• _Exercise task_: All records should be reproduced verbatim.
════════════════════
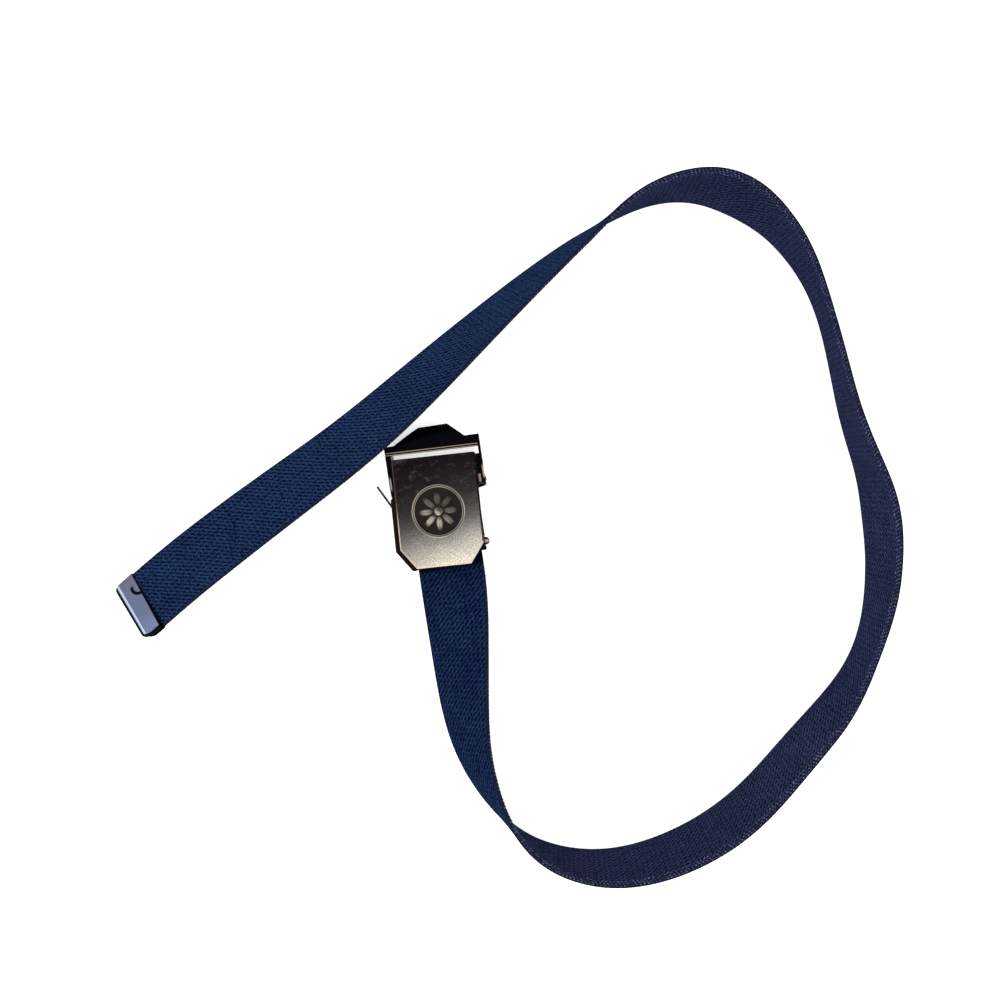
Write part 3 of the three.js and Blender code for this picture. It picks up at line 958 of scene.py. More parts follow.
LAY = (
    Lay(0.0, 41, 14), Lay(0.015, 41, 14), Lay(0.06, 37.5, 16), Lay(0.12, 36, 24), Lay(0.18, 41, 33),
    Lay(0.24, 41.5, 49), Lay(0.3, 38, 67), Lay(0.33, 32, 82), Lay(0.36, 7.5, 91), Lay(0.39, -26, 98),
    Lay(0.42, -50.5, 89), Lay(0.46, -71.5, 79), Lay(0.5, -77.5, 81), Lay(0.54, -70.5, 87),
    Lay(0.57, -82.5, 94), Lay(0.6, -94, 91), Lay(0.64, -111.5, 85), Lay(0.68, -129, 95),
    Lay(0.72, -131.5, 98), Lay(0.76, -148, 99), Lay(0.8, -168, 96), Lay(0.84, -199.5, 87),
    Lay(0.87, -230, 74), Lay(0.9, -248, 58), Lay(0.93, -262, 43), Lay(0.965, -265, 25),
    Lay(1.0, -261.5, 0),
)


def smoothstep(value: float, low: float, high: float) -> float:
    """A smooth step from 0 to 1.

    Args:
        value: The value.
        low: Where the step starts.
        high: Where the step ends.

    Returns:
        The step's height.
    """
    t = min(max((value - low) / (high - low), 0.0), 1.0)
    return t * t * (3 - 2 * t)


@dataclass
class Strip:
    """The web strip's path over the surface.

    Args:
        width: Width of the webbing.
        thickness: Its thickness.
        laid_length: Length from the tip to the buckle's cover.
        gripped: Straight end inside the buckle.
        stride: Step between stations of the path.
        clip_wall: Wall of the tip's clip.
        clip_overhang: How far the clip stands past the strip's edges.
        base_wall: Wall of the buckle's base, on which the strip's end lies.
        seat_gap: Room between the strip and the metal.
        tip_ease: Share of the length over which the tip comes down to the surface.
        tip_skew: Slope of the tip's end across the strip.
        buckle_ease: Share of the length over which the strip climbs to the base.
        start: Where the strip starts, in the frame's axes.
        places: Stations of its path, worked out from its lie.
    """

    width: float = 32 * MM
    thickness: float = 2.2 * MM
    laid_length: float = 936 * MM
    gripped: float = 26 * MM
    stride: float = 4 * MM
    clip_wall: float = 0.8 * MM
    clip_overhang: float = 0.6 * MM
    base_wall: float = 1.2 * MM
    seat_gap: float = 0.3 * MM
    tip_ease: float = 0.1
    tip_skew: float = 0.03
    buckle_ease: float = 0.05
    start: tuple[float, float] = (-175.906 * MM, -44.430 * MM)
    places: list[Vector] = field(default_factory=list)

    def __post_init__(self) -> None:
        """Walks the path and keeps its stations."""
        steps = round(self.laid_length / self.stride)
        place = Vector(self.start)
        self.places = [place.copy()]
        for i in range(steps):
            turn = math.radians(self.laid("heading", (i + 0.5) / steps))
            place += Vector((math.cos(turn), math.sin(turn))) * (self.laid_length / steps)
            self.places.append(place.copy())
        turn = math.radians(LAY[-1].heading)
        self.places.append(place + Vector((math.cos(turn), math.sin(turn))) * self.gripped)

    def laid(self, column: str, share: float) -> float:
        """A smooth curve through one column of the lay.

        Args:
            column: The column's name.
            share: Share of the laid length.

        Returns:
            The value there.
        """
        last = len(LAY) - 1
        i = 0
        while i < last - 1 and LAY[i + 1].along <= share:
            i += 1

        def slope(a: int, b: int) -> float:
            """Rise of the column between two rows."""
            return (getattr(LAY[b], column) - getattr(LAY[a], column)) / (LAY[b].along - LAY[a].along)

        gap = LAY[i + 1].along - LAY[i].along
        u = (share - LAY[i].along) / gap
        first = slope(max(i - 1, 0), i + 1) * gap
        final = slope(i, min(i + 2, last)) * gap
        return (
            (2 * u**3 - 3 * u**2 + 1) * getattr(LAY[i], column)
            + (u**3 - 2 * u**2 + u) * first
            + (3 * u**2 - 2 * u**3) * getattr(LAY[i + 1], column)
            + (u**3 - u**2) * final
        )

    def axes(self, distance: float) -> tuple[Vector, Vector, Vector, Vector]:
        """The strip's place and axes at a distance from its tip.

        Args:
            distance: Distance along the strip.

        Returns:
            Centre, direction along, direction to its left edge, and normal of its upper face.
        """
        share = min(distance / self.laid_length, 1.0)
        roll = math.radians(self.laid("roll", share))
        turn = math.radians(self.laid("heading", share))
        steps = round(self.laid_length / self.stride)
        if distance < self.laid_length:
            n = distance / self.laid_length * steps
            k = min(int(n), steps - 1)
            f = n - k
            a, b = self.places[k], self.places[k + 1]
            flat = a.lerp(b, f)
            if 0 < k < steps - 1:
                flat += (a + b - self.places[k - 1] - self.places[k + 2]) * 0.25 * f * (1 - f)
        else:
            flat = self.places[-2].lerp(self.places[-1], (distance - self.laid_length) / self.gripped)
        start_roll = math.radians(LAY[0].roll)
        tip = self.clip_overhang * math.sin(start_roll)
        tip += (self.seat_gap + self.clip_wall) * math.cos(start_roll)
        lift = tip * (1 - smoothstep(share, LAY[1].along, self.tip_ease))
        lift += (self.base_wall + self.seat_gap) * smoothstep(share, 1 - self.buckle_ease, 1)
        edge = self.width / 2 * abs(math.sin(roll)) + self.thickness / 2 * abs(math.cos(roll))
        centre = Vector((flat.x, flat.y, edge + lift))
        along = Vector((math.cos(turn), math.sin(turn), 0))
        left = Matrix.Rotation(-roll, 3, along) @ Vector((0, 0, 1)).cross(along)
        return centre, along, left, along.cross(left)


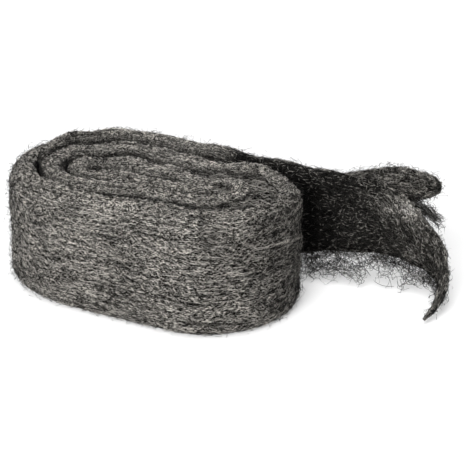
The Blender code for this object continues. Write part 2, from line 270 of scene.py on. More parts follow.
════════════════════
• _Solution below_:
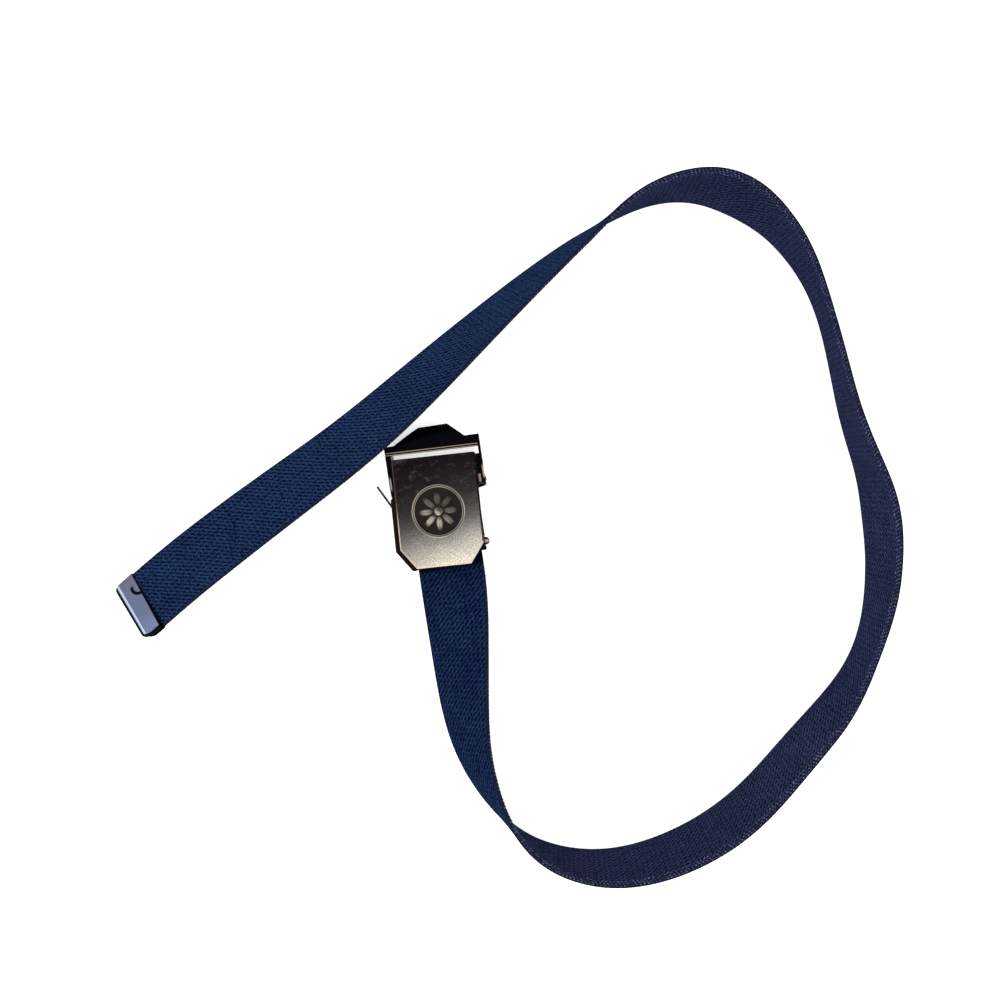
Write part 3 of the three.js and Blender code for this picture. It picks up at line 958 of scene.py. More parts follow.
LAY = (
    Lay(0.0, 41, 14), Lay(0.015, 41, 14), Lay(0.06, 37.5, 16), Lay(0.12, 36, 24), Lay(0.18, 41, 33),
    Lay(0.24, 41.5, 49), Lay(0.3, 38, 67), Lay(0.33, 32, 82), Lay(0.36, 7.5, 91), Lay(0.39, -26, 98),
    Lay(0.42, -50.5, 89), Lay(0.46, -71.5, 79), Lay(0.5, -77.5, 81), Lay(0.54, -70.5, 87),
    Lay(0.57, -82.5, 94), Lay(0.6, -94, 91), Lay(0.64, -111.5, 85), Lay(0.68, -129, 95),
    Lay(0.72, -131.5, 98), Lay(0.76, -148, 99), Lay(0.8, -168, 96), Lay(0.84, -199.5, 87),
    Lay(0.87, -230, 74), Lay(0.9, -248, 58), Lay(0.93, -262, 43), Lay(0.965, -265, 25),
    Lay(1.0, -261.5, 0),
)


def smoothstep(value: float, low: float, high: float) -> float:
    """A smooth step from 0 to 1.

    Args:
        value: The value.
        low: Where the step starts.
        high: Where the step ends.

    Returns:
        The step's height.
    """
    t = min(max((value - low) / (high - low), 0.0), 1.0)
    return t * t * (3 - 2 * t)


@dataclass
class Strip:
    """The web strip's path over the surface.

    Args:
        width: Width of the webbing.
        thickness: Its thickness.
        laid_length: Length from the tip to the buckle's cover.
        gripped: Straight end inside the buckle.
        stride: Step between stations of the path.
        clip_wall: Wall of the tip's clip.
        clip_overhang: How far the clip stands past the strip's edges.
        base_wall: Wall of the buckle's base, on which the strip's end lies.
        seat_gap: Room between the strip and the metal.
        tip_ease: Share of the length over which the tip comes down to the surface.
        tip_skew: Slope of the tip's end across the strip.
        buckle_ease: Share of the length over which the strip climbs to the base.
        start: Where the strip starts, in the frame's axes.
        places: Stations of its path, worked out from its lie.
    """

    width: float = 32 * MM
    thickness: float = 2.2 * MM
    laid_length: float = 936 * MM
    gripped: float = 26 * MM
    stride: float = 4 * MM
    clip_wall: float = 0.8 * MM
    clip_overhang: float = 0.6 * MM
    base_wall: float = 1.2 * MM
    seat_gap: float = 0.3 * MM
    tip_ease: float = 0.1
    tip_skew: float = 0.03
    buckle_ease: float = 0.05
    start: tuple[float, float] = (-175.906 * MM, -44.430 * MM)
    places: list[Vector] = field(default_factory=list)

    def __post_init__(self) -> None:
        """Walks the path and keeps its stations."""
        steps = round(self.laid_length / self.stride)
        place = Vector(self.start)
        self.places = [place.copy()]
        for i in range(steps):
            turn = math.radians(self.laid("heading", (i + 0.5) / steps))
            place += Vector((math.cos(turn), math.sin(turn))) * (self.laid_length / steps)
            self.places.append(place.copy())
        turn = math.radians(LAY[-1].heading)
        self.places.append(place + Vector((math.cos(turn), math.sin(turn))) * self.gripped)

    def laid(self, column: str, share: float) -> float:
        """A smooth curve through one column of the lay.

        Args:
            column: The column's name.
            share: Share of the laid length.

        Returns:
            The value there.
        """
        last = len(LAY) - 1
        i = 0
        while i < last - 1 and LAY[i + 1].along <= share:
            i += 1

        def slope(a: int, b: int) -> float:
            """Rise of the column between two rows."""
            return (getattr(LAY[b], column) - getattr(LAY[a], column)) / (LAY[b].along - LAY[a].along)

        gap = LAY[i + 1].along - LAY[i].along
        u = (share - LAY[i].along) / gap
        first = slope(max(i - 1, 0), i + 1) * gap
        final = slope(i, min(i + 2, last)) * gap
        return (
            (2 * u**3 - 3 * u**2 + 1) * getattr(LAY[i], column)
            + (u**3 - 2 * u**2 + u) * first
            + (3 * u**2 - 2 * u**3) * getattr(LAY[i + 1], column)
            + (u**3 - u**2) * final
        )

    def axes(self, distance: float) -> tuple[Vector, Vector, Vector, Vector]:
        """The strip's place and axes at a distance from its tip.

        Args:
            distance: Distance along the strip.

        Returns:
            Centre, direction along, direction to its left edge, and normal of its upper face.
        """
        share = min(distance / self.laid_length, 1.0)
        roll = math.radians(self.laid("roll", share))
        turn = math.radians(self.laid("heading", share))
        steps = round(self.laid_length / self.stride)
        if distance < self.laid_length:
            n = distance / self.laid_length * steps
            k = min(int(n), steps - 1)
            f = n - k
            a, b = self.places[k], self.places[k + 1]
            flat = a.lerp(b, f)
            if 0 < k < steps - 1:
                flat += (a + b - self.places[k - 1] - self.places[k + 2]) * 0.25 * f * (1 - f)
        else:
            flat = self.places[-2].lerp(self.places[-1], (distance - self.laid_length) / self.gripped)
        start_roll = math.radians(LAY[0].roll)
        tip = self.clip_overhang * math.sin(start_roll)
        tip += (self.seat_gap + self.clip_wall) * math.cos(start_roll)
        lift = tip * (1 - smoothstep(share, LAY[1].along, self.tip_ease))
        lift += (self.base_wall + self.seat_gap) * smoothstep(share, 1 - self.buckle_ease, 1)
        edge = self.width / 2 * abs(math.sin(roll)) + self.thickness / 2 * abs(math.cos(roll))
        centre = Vector((flat.x, flat.y, edge + lift))
        along = Vector((math.cos(turn), math.sin(turn), 0))
        left = Matrix.Rotation(-roll, 3, along) @ Vector((0, 0, 1)).cross(along)
        return centre, along, left, along.cross(left)


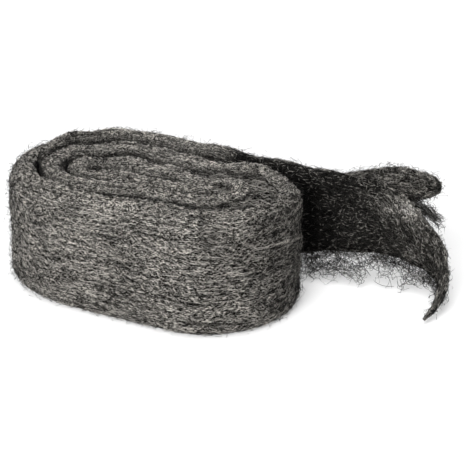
The Blender code for this object continues. Write part 2, from line 270 of scene.py on. More parts follow.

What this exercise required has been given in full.